BEGIN RECORDED DATA
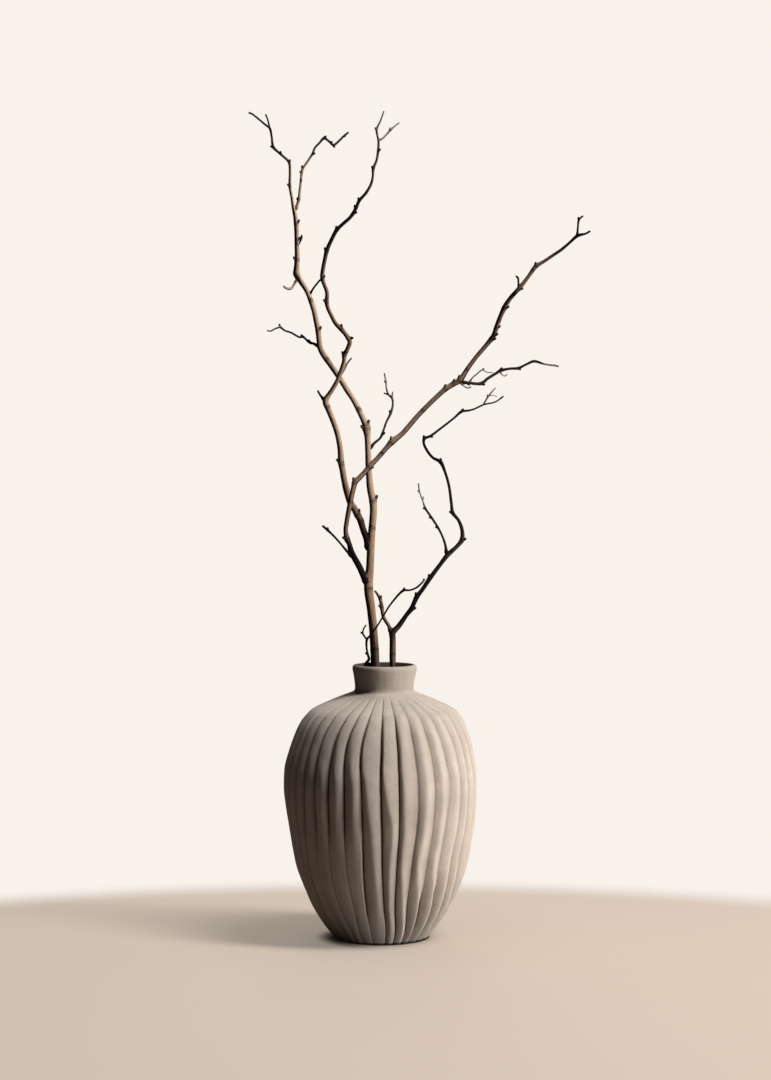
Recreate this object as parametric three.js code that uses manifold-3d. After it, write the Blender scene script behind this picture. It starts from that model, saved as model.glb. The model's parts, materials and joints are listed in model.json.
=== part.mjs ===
// Ikebana arrangement: a ribbed stoneware vase that holds a tall bare branch, a side branch and a thin
// twig. Millimetres, +Z up. The origin is the centre of the vase's foot, on the surface it stands on.
import * as THREE from 'three';
import { mergeVertices } from 'three/addons/utils/BufferGeometryUtils.js';
import Module from 'manifold-3d';

const wasm = await Module();
wasm.setup();

// ---------------------------------------------------------------- the vase's driving sizes

const RIB_COUNT = 34;
const RIB_TOP = 246; // the ribs run out just under the neck
const RIB_DEPTH = 3.4;
const RIB_FADE = 45; // height over which they rise to that depth, at the neck and at the foot
const FOOT_RIB_SHARE = 0.45; // how much of the ribs' depth is left at the foot
const PLEAT_TOP = 165; // above this the ribs are broad rounds, below PLEAT_FOOT they are narrow pleats
const PLEAT_FOOT = 75;
const PLEAT_WANDER = 0.14; // how far a pleat's crest wanders sideways, in shares of its width
const RIB_WANDER = 0.05; // and a broad rib's crest
const BACK_WANDER = 1.1; // degrees that the grooves on the back wander
const WALL = 7;
const FLOOR = 9; // top of the inner floor
const FLOOR_BEND = 5; // width of the bend between the inner floor and the inner wall

// Outer outline at the ribs' crests, foot to lip: [radius, height].
const OUTLINE = [
  [46.8, 0], [48.2, 1.6], [59.8, 15.3], [70.7, 32.9], [80.3, 54.6], [87.2, 75], [94.1, 114],
  [97.6, 145], [97.2, 167], [95.4, 178.4], [90.8, 196.1], [84.6, 213], [78.2, 223.8], [70.5, 230.6],
  [51.5, 239.6], [36.5, 245.6], [31.4, 247.8], [29.9, 251.5], [31.3, 262.8], [32.8, 270.4],
  [32.3, 273.2], [30.6, 274.6],
];
const LIP_INSIDE = [[26.4, 271.4], [28.2, 273.7], [31, 276]];

// The hand-built body leans a little: how far its axis stands to the right at each height.
const LEAN = [[0, 0], [114, 0], [151, -1.2], [178, -1.1], [196, -0.1], [212, 0.5], [229, 1.8], [276, 3]];

// Where the grooves between the ribs run on the front, in degrees round from the viewer, right positive:
// one column for each groove from the left (-6) to the right (6), one row for each height.
const GROOVE_SPAN = 6;
const GROOVES = [
  [8, [-59, -52, -39.5, -29.8, -21.8, -10.2, 3.8, 14.5, 25.3, 35.2, 48.4, 58.5, 69.5]],
  [40, [-60, -54.5, -43.6, -33.4, -21.4, -12, 2, 10.5, 20, 31, 43, 54, 66]],
  [80, [-60, -54, -43.8, -33.6, -22.5, -12, 0.5, 10, 19.7, 30, 40, 50.8, 60.5]],
  [120, [-60, -52.5, -42.2, -32.5, -22.2, -11.3, 0.3, 11, 22, 32.5, 41.5, 53, 62.5]],
  [160, [-58, -49.5, -41.2, -31.5, -21.2, -10.5, 0.8, 11.5, 22.8, 34, 44.3, 54.5, 63]],
  [200, [-59, -50.3, -41.2, -31.2, -22.5, -12.3, 0.5, 10.5, 21, 32, 42, 52.5, 62]],
  [240, [-58.5, -49, -38.7, -28, -18.5, -10, -0.8, 8.5, 18.3, 28.2, 37, 46.5, 57]],
];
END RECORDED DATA
▶ **PROBLEM DETAILS**
Please repeat the listing above in full and exactly.

▶ **WRITTEN RESPONSE**
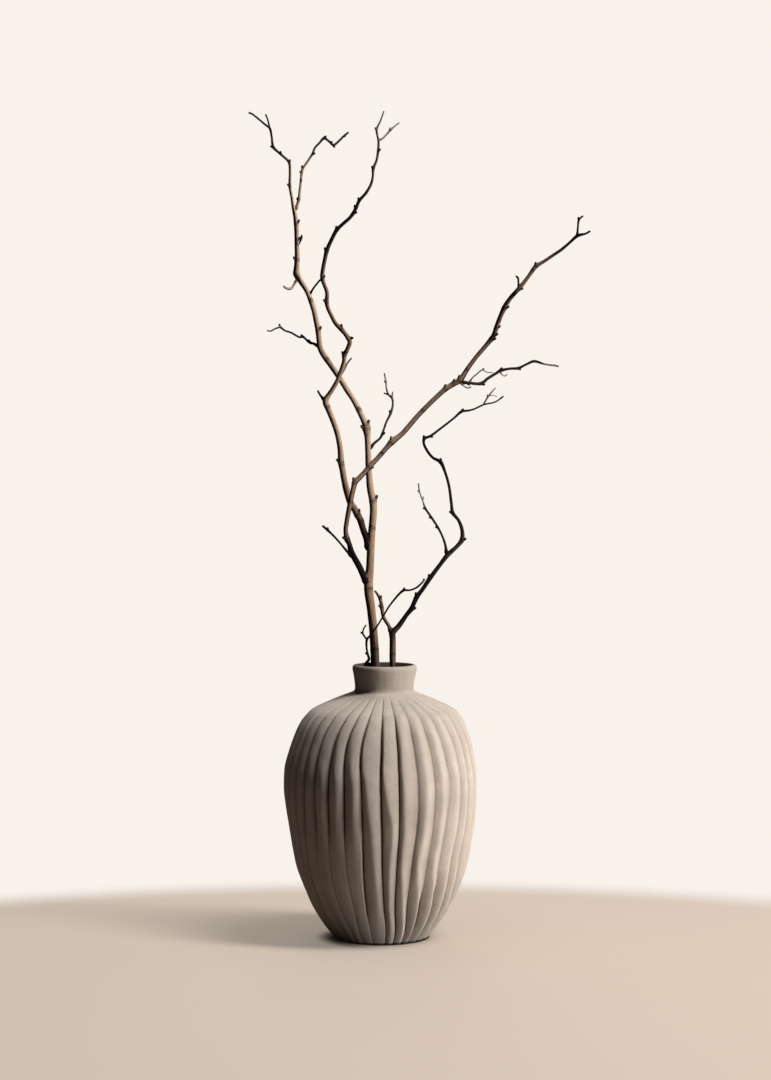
Recreate this object as parametric three.js code that uses manifold-3d. After it, write the Blender scene script behind this picture. It starts from that model, saved as model.glb. The model's parts, materials and joints are listed in model.json.
=== part.mjs ===
// Ikebana arrangement: a ribbed stoneware vase that holds a tall bare branch, a side branch and a thin
// twig. Millimetres, +Z up. The origin is the centre of the vase's foot, on the surface it stands on.
import * as THREE from 'three';
import { mergeVertices } from 'three/addons/utils/BufferGeometryUtils.js';
import Module from 'manifold-3d';

const wasm = await Module();
wasm.setup();

// ---------------------------------------------------------------- the vase's driving sizes

const RIB_COUNT = 34;
const RIB_TOP = 246; // the ribs run out just under the neck
const RIB_DEPTH = 3.4;
const RIB_FADE = 45; // height over which they rise to that depth, at the neck and at the foot
const FOOT_RIB_SHARE = 0.45; // how much of the ribs' depth is left at the foot
const PLEAT_TOP = 165; // above this the ribs are broad rounds, below PLEAT_FOOT they are narrow pleats
const PLEAT_FOOT = 75;
const PLEAT_WANDER = 0.14; // how far a pleat's crest wanders sideways, in shares of its width
const RIB_WANDER = 0.05; // and a broad rib's crest
const BACK_WANDER = 1.1; // degrees that the grooves on the back wander
const WALL = 7;
const FLOOR = 9; // top of the inner floor
const FLOOR_BEND = 5; // width of the bend between the inner floor and the inner wall

// Outer outline at the ribs' crests, foot to lip: [radius, height].
const OUTLINE = [
  [46.8, 0], [48.2, 1.6], [59.8, 15.3], [70.7, 32.9], [80.3, 54.6], [87.2, 75], [94.1, 114],
  [97.6, 145], [97.2, 167], [95.4, 178.4], [90.8, 196.1], [84.6, 213], [78.2, 223.8], [70.5, 230.6],
  [51.5, 239.6], [36.5, 245.6], [31.4, 247.8], [29.9, 251.5], [31.3, 262.8], [32.8, 270.4],
  [32.3, 273.2], [30.6, 274.6],
];
const LIP_INSIDE = [[26.4, 271.4], [28.2, 273.7], [31, 276]];

// The hand-built body leans a little: how far its axis stands to the right at each height.
const LEAN = [[0, 0], [114, 0], [151, -1.2], [178, -1.1], [196, -0.1], [212, 0.5], [229, 1.8], [276, 3]];

// Where the grooves between the ribs run on the front, in degrees round from the viewer, right positive:
// one column for each groove from the left (-6) to the right (6), one row for each height.
const GROOVE_SPAN = 6;
const GROOVES = [
  [8, [-59, -52, -39.5, -29.8, -21.8, -10.2, 3.8, 14.5, 25.3, 35.2, 48.4, 58.5, 69.5]],
  [40, [-60, -54.5, -43.6, -33.4, -21.4, -12, 2, 10.5, 20, 31, 43, 54, 66]],
  [80, [-60, -54, -43.8, -33.6, -22.5, -12, 0.5, 10, 19.7, 30, 40, 50.8, 60.5]],
  [120, [-60, -52.5, -42.2, -32.5, -22.2, -11.3, 0.3, 11, 22, 32.5, 41.5, 53, 62.5]],
  [160, [-58, -49.5, -41.2, -31.5, -21.2, -10.5, 0.8, 11.5, 22.8, 34, 44.3, 54.5, 63]],
  [200, [-59, -50.3, -41.2, -31.2, -22.5, -12.3, 0.5, 10.5, 21, 32, 42, 52.5, 62]],
  [240, [-58.5, -49, -38.7, -28, -18.5, -10, -0.8, 8.5, 18.3, 28.2, 37, 46.5, 57]],
];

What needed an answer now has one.